O que o sr. chama de bom ambiente de negócios? Na infraestrutura os investimentos podem ser de 10, 20 anos. Ninguém entra num país se houver risco de quebra de um contrato em dois anos. Então, as regras precisam ser claras e confiáveis, as agências reguladoras devem funcionar, o Judiciário precisa atuar cumprindo as leis e o ambiente macroeconômico deve ser relativamente.

O sr. diria que o Brasil tem hoje um bom ambiente de negócios? Pergunto porque o Brasil acumula contenciosos judiciais, as agências reguladoras sofrem interferências e, os nos últimos dias, os mercados sobem e descem a cada interpretação de falas do presidente eleito sobre questões fiscais. Eu já estou eleito. Não me cabe mais discutir questões internas e conjunturais de nenhum país. Estou falando aqui como representante do BID.
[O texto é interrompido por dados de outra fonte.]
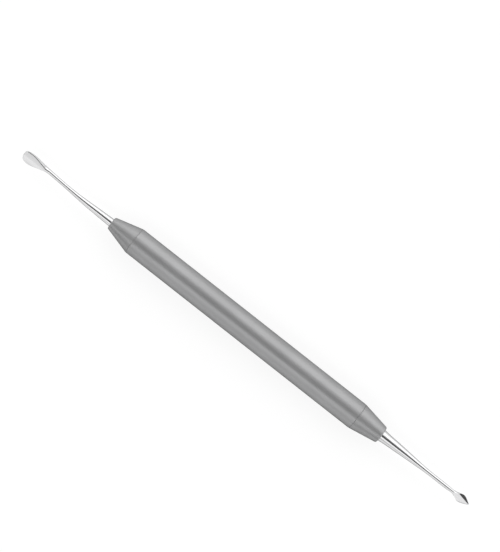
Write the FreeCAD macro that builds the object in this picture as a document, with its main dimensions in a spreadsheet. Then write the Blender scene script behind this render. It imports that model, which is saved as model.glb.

O sr. já vestiu mesmo a camisa de presidente do BID... Eu passei tantas semanas explicando a minha plataforma, falando em fóruns, porque ocorreram debates entre os candidatos, falando com governadores, então, chego aqui já amadurecido. Mas é apenas o começo, viu? Vou te dizer: a primeira coisa que eu vou fazer é sentar com todo mundo para escutar. Vou escutar os especialistas, as diferentes áreas, o conselho. Nós não podemos desperdiçar este momento histórico —em que o primeiro brasileiro, após 63 anos, chega à presidência do BID— para fazer um trabalho que nos orgulhe a todos no Brasil e na América Latina.

RAIO X
Ilan Goldfajn, 56

Nascido Haifa, Israel, veio ainda criança para o Brasil. Formado em economia pela UFRJ (Universidade do Rio de Janeiro), tem doutorado em economia pelo MIT (Instituto de Tecnologia de Massachusetts) e foi professor da PUC-Rio. Atuou tanto na iniciativa privada como na pública. Foi economista do FMI (Fundo Monetário Internacional) e presidente do Banco Central do Brasil, economista-chefe do Itaú Unibanco e presidente do conselho de administração do Credit Suisse Brasil.